BBC's Pelham warned about the risk of journalists getting caught up in the piloting and running of drones, and losing their focus on their "news gathering" role.
The BBC tackles this by hiring in experts, so that "journalists get on with the main job of gathering the facts".
Another issue related to the piloting of drones, is where this is done with "first person view", meaning the person operating it can only see the view of the camera, which ABC's Corcoran warned offers a "limited field of vision".
The end quality of the footage is also an issue which needs to be addressed, vice president for CNN International Digital Peter Bale added during a following panel discussion.
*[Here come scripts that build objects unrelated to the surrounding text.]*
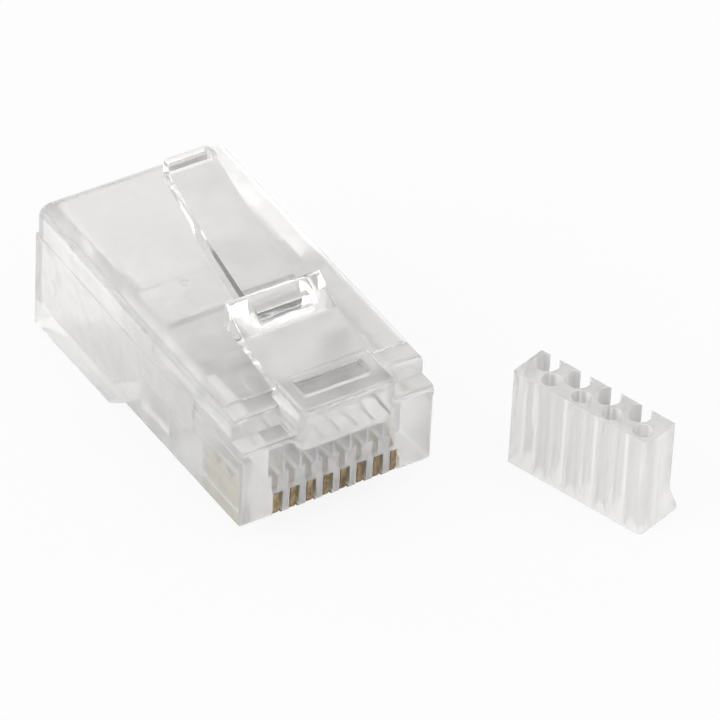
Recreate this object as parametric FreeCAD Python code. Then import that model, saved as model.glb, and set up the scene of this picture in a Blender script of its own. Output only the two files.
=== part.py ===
import FreeCAD, Part
import os

# An 8-position modular plug (RJ45) with its separate load bar, in millimetres.
# +X runs across the width, -Y is the way the plug goes into its jack and +Z is the latch side.
# z = 0 is the flat under the cable end on which the plug rests.  The origin is the centre of
# that flat.  Distances called "from the nose" are measured back from the front mating face.

# ---- housing: outside -------------------------------------------------------------------
PLUG_WIDTH = 11.68
PLUG_LENGTH = 21.2           # from the nose to the cable end
NOSE_BOTTOM_Z = 1.2          # underside of the contact end, above the rest flat
LEDGE_Z = 6.2                # top of the ledge on the nose
LEDGE_DEPTH = 1.17
PAD_RISE = 1.25              # from the ledge to the low step of the top just behind it
PAD_END = 2.4
TOP_STEP = 0.21              # from the low step to the front of the sloping top face
TOP_RISE = 0.39              # of that face, from there to the cable end
RAMP_START = 11.75           # underside ramp down to the rest flat
REST_START = 13.4
TOP_EDGE_R = 0.7             # rounding of the long top edges
NOSE_EDGE_R = 0.3            # rounding of the nose's cross edges
CORNER_R = 0.3               # rounding of the nose's and the cable end's upright corners
BASE_EDGE_R = 0.2            # rounding of the long bottom edges
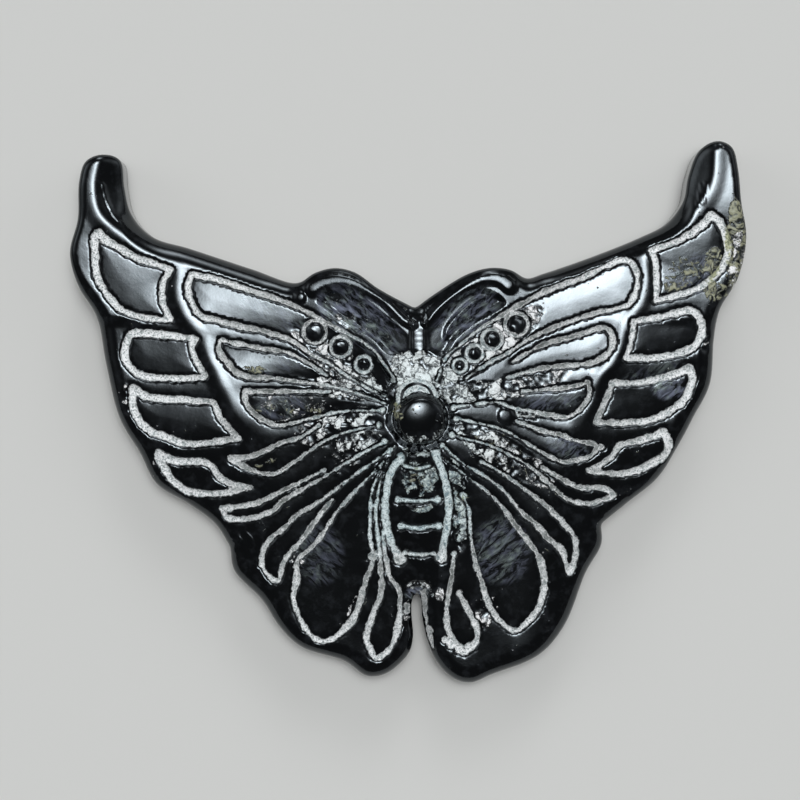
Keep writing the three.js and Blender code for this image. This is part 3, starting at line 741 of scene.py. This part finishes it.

Gary Kebbel, a professor at the college of journalism and mass communications at the University of Nebraska-Lincoln, later added that viewers are usually more "forgiving of quality" when it comes to immediate breaking news coverage.
So, he added, one approach could be for a news outlet's "first response" to be in the form of a drone, with the organisation's video journalists following up with later reporting using more traditional methods.
While the speakers highlighted the potential for drone journalism, and made no question of its likely impact, they were clear to raise the serious legal, ethical and safety considerations that the industry needs to understand and follow.
And overall, the speakers also stressed the fact that, much like many other new technologies, the potential of the drone is as an additional tool for journalists, rather than to replace any other.
Concoran said his interest in the area of drone journalism is to answer the questions of whether it will be possible to "reduce our exposure to risk while enhancing our coverage of stories".
He said while this "won't replace the journalist on the ground", there are a number of examples which have shown how applications of this technology "could have a major increase in safety."
Pelham added that they are "one more tool in the range of equipment we have available to tell a story".